L’Italia avrebbe quasi tutto per agganciarsi, con intelligente coraggio, al primo convoglio: il dinamismo del nostro sistema produttivo, una forte ricchezza privata, un’indiscussa qualità della nostra manifattura e dei nostri servizi, oltre a un patrimonio artistico e naturale unico.
Quanto a Giorgia Meloni, è dotata di qualità personali e circostanze oggettive che dovrebbero portarla con tutte le forze a tentare di inserirsi nella foto con Trump-Musk-Milei.

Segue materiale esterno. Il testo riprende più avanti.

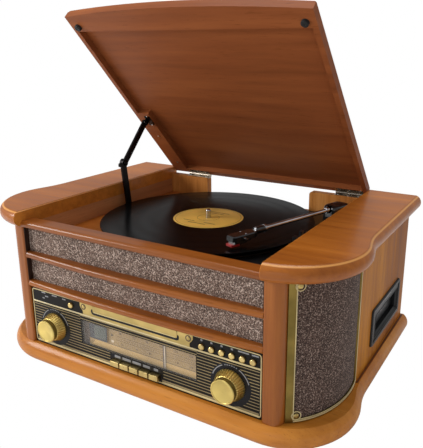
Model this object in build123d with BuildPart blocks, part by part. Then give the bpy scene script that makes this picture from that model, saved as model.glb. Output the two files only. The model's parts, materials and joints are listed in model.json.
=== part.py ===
from build123d import *
from math import asin, atan2, cos, degrees, radians, sin, sqrt
import os

# Stereo music centre in a wooden cabinet: turntable under a hinged lid, radio, disc tray and cassette.
# Frame: millimetres, +X to the right seen from the front, -Y to the front, +Z up, origin on the
# table under the middle of the cabinet. The lid is modelled open, on its folding stay.

os.makedirs("parts", exist_ok=True)

# Cabinet heights
foot_height = 8.0
plinth_thickness = 26.0
wall_height = 167.0
cap_thickness = 20.0
plinth_top = foot_height + plinth_thickness
wall_top = plinth_top + wall_height
cap_top = wall_top + cap_thickness

# Cabinet plan: front corner arc, reverse blend into the straight side, rear edge
corner_x = 172.5
corner_y = -86.5
corner_radius = 82.0
blend_radius = 150.0
side_x = 245.5
rear_y = 177.5
edge_bulge = 7.0
plinth_inset = 3.0
well_half = 177.0
wall_outer = 238.0
wall_thickness = 12.0
wall_front_y = -36.0
inner_wall_thickness = 10.0
running_fit = 0.05
clearance = 0.4

# Front: columns, rails, grille and fascia planes
column_inner = 175.5
column_outer = 198.0
column_front = -164.0
column_inner_radius = 3.0
column_outer_radius = 12.0
front_half = 176.0
rail_front = -165.5
rail_back = -144.5
rail_z = (198.0, 207.0)
rail_nose = 4.4
bead_end = -163.5
bead_bow = 6.0
bead_inset = 0.1
mid_bead_z = (155.5, 164.3)
low_bead_z = (115.5, 124.0)
grille_front = -155.5
grille_back = -143.5
fascia_front = -160.5
fascia_thickness = 3.5
fascia_z = (34.3, 114.4)
fascia_half = 175.1
fascia_back = fascia_front + fascia_thickness

# Curved speaker grilles
grille_x = 169.0
grille_y = -63.5
grille_a = 72.0
grille_b = 98.0
grille_frame_depth = 2.0
grille_cloth_depth = 4.0

# Deck, back panel and turntable
deck_top = 177.25
deck_thickness = 9.0
back_front = 163.5
back_thickness = 12.0
back_top = 209.3
notch_x = (-102.0, 86.0)
record_x = -7.0
record_y = 18.4
record_radius = 150.8
record_top = 190.7
record_thickness = 1.6
record_hole = 3.62
mat_thickness = 1.9
platter_radius = 132.0
platter_height = 6.0
belt_rim_radius = 70.0
shaft_radius = 3.4
spindle_radius = 3.6
spindle_pin_base = 190.9
spindle_top = 203.3
chassis_top = deck_top + 2.5
pulley_distance = 96.0
pulley_angle = 225.0
pulley_radius = 5.0
motor_radius = 14.0
motor_length = 24.0
motor_flange = 1.5
motor_shaft_radius = 1.0
motor_shaft_depth = 20.0
rotor_radius = 11.2
rotor_length = 15.0
rotor_gap = 0.5
rotor_drop = 3.5

# Lid: hinge axis, opening angle, and the frame seen from its underside
hinge_y = 176.0
hinge_z = 211.5
lid_angle = 46.2
hinge_setback = 2.4
lid_half = 175.8
lid_length = 343.6
lid_bow = 8.8
lid_thickness = 12.8
lid_skin = 3.5
lid_side_member = 6.8
lid_rear_member = 9.0
lid_front_member = 25.0
batten_end = 153.6
batten_width = 20.4
bumper_t = 326.6
bumper_x = 163.0
bumper_radius = 4.6
bumper_height = 4.2
hinge_starts = (-147.0, 125.0)
leaf_thickness = 1.4
leaf_housing = 1.5
lid_leaf_width = 8.0
cabinet_leaf_y = (166.5, 177.2)
knuckle_width = 11.0
knuckle_radius = 2.2
hinge_pin_radius = 1.1

# Folding lid stay: foot, knee and lid pivots in the YZ plane
foot_pivot = (32.0, 183.8)
knee_pivot = (23.0, 253.5)
lid_pivot = (74.6, 309.3)
stay_rivet_radius = 2.2
stay_steel = 3.0
tab_steel = 1.6
lower_arm_width = 11.0
upper_arm_width = 9.6
lower_arm_x = -166.6
upper_arm_x = lower_arm_x + stay_steel + clearance

# Tonearm
arm_x = 150.0
arm_y = 112.5
arm_turn = -18.0
arm_z = 205.0
arm_tube_radius = 3.0
arm_length = 203.0
arm_pin_radius = 5.0
selector_slot = (118.0, -112.0)
selector_point = (111.0, -112.0)

# Controls
knob_x = 135.0
knob_z = 65.5
knob_skirt_radius = 19.4
knob_neck_radius = 15.7
knob_cap_radius = 15.0
knob_skirt_length = 10.0
knob_length = 17.6
knob_rim = 2.4
knob_flutes = 36
knob_flute_radius = 0.85
knob_dish = 1.2
button_radius = 3.9
button_pitch = 13.1
first_button_x = 98.3
button_z = 102.2
power_button = (-102.7, 104.5)
key_pitch = 15.2
key_width = 13.2
key_reach = 6.5
key_tail = -152.0
key_edge = 0.9
first_key_x = -29.2
key_count = 5
key_z = (40.4, 47.6)
key_slot_x = (-36.3, 38.7)
window_x = (-87.0, 90.0)
window_z = (55.3, 88.0)
tray_half = 65.0
tray_z = (104.0, 112.8)
tray_back = 4.0
disc_radius = 60.5
disc_y = -95.0
pointer_x = 41.9

# Cassette bezel on the right-hand wall
bezel_y = (15.0, 144.5)
bezel_z = (54.0, 105.5)
bezel_height = 2.6
bezel_step = 5.0
bezel_collar = 6.2
slot_y = (33.0, 135.0)
slot_z = (64.0, 91.0)
deck_box_y = (28.0, 140.0)
deck_box_z = (54.0, 98.0)


def save(piece, name):
    piece.part.label = name
    export_step(piece.part, f"parts/{name}.step")


def column_edge(side):
    # plan of one column: flat inner face, full round outer front
    inner = side * column_inner
    outer = side * column_outer
    Line((inner, grille_back), (inner, column_front + column_inner_radius))
    ThreePointArc(
        (inner, column_front + column_inner_radius),
        (inner + side * column_inner_radius * 0.293, column_front + column_inner_radius * 0.293),
        (inner + side * column_inner_radius, column_front),
    )
    Line((inner + side * column_inner_radius, column_front), (outer - side * column_outer_radius, column_front))
    ThreePointArc(
        (outer - side * column_outer_radius, column_front),
        (outer - side * column_outer_radius * 0.293, column_front + column_outer_radius * 0.293),
        (outer, column_front + column_outer_radius),
    )
    Polyline((outer, column_front + column_outer_radius), (outer, grille_back), (inner, grille_back))


def middle(span):
    return (span[0] + span[1]) / 2


def length(span):
    return span[1] - span[0]


# ---------------------------------------------------------------- cabinet shell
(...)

Ahinoi, però, una serie di fattori altrettanto potenti rischiano di lasciarci intrappolati nel secondo gruppo. E non si tratta solo di una evidenza innegabile: il nostro essere tra i fondatori della Cee e poi dell’Ue. Ma purtroppo anche di altro: della propensione del vecchio mandarinato italiano alla subalternità verso Parigi e Berlino, oltre che dell’abitudine del nostro ceto politico (purtroppo non solo a sinistra) ad accontentarsi della manutenzione dello status quo, nella logica di un eterno compromesso, di un’attesa destinata a non finire mai.
Occorre evitare che il morto afferri il vivo e lo trascini dalla sua parte.
Proviamo dunque a divincolarci, con prudenza tattica, senza strappi plateali, ma anche con lungimiranza strategica: questa Ue non ha futuro. E treni veloci dell’innovazione come quello con a bordo il trio Trump-Musk-Milei non passano molte volte in venti o in trent’anni.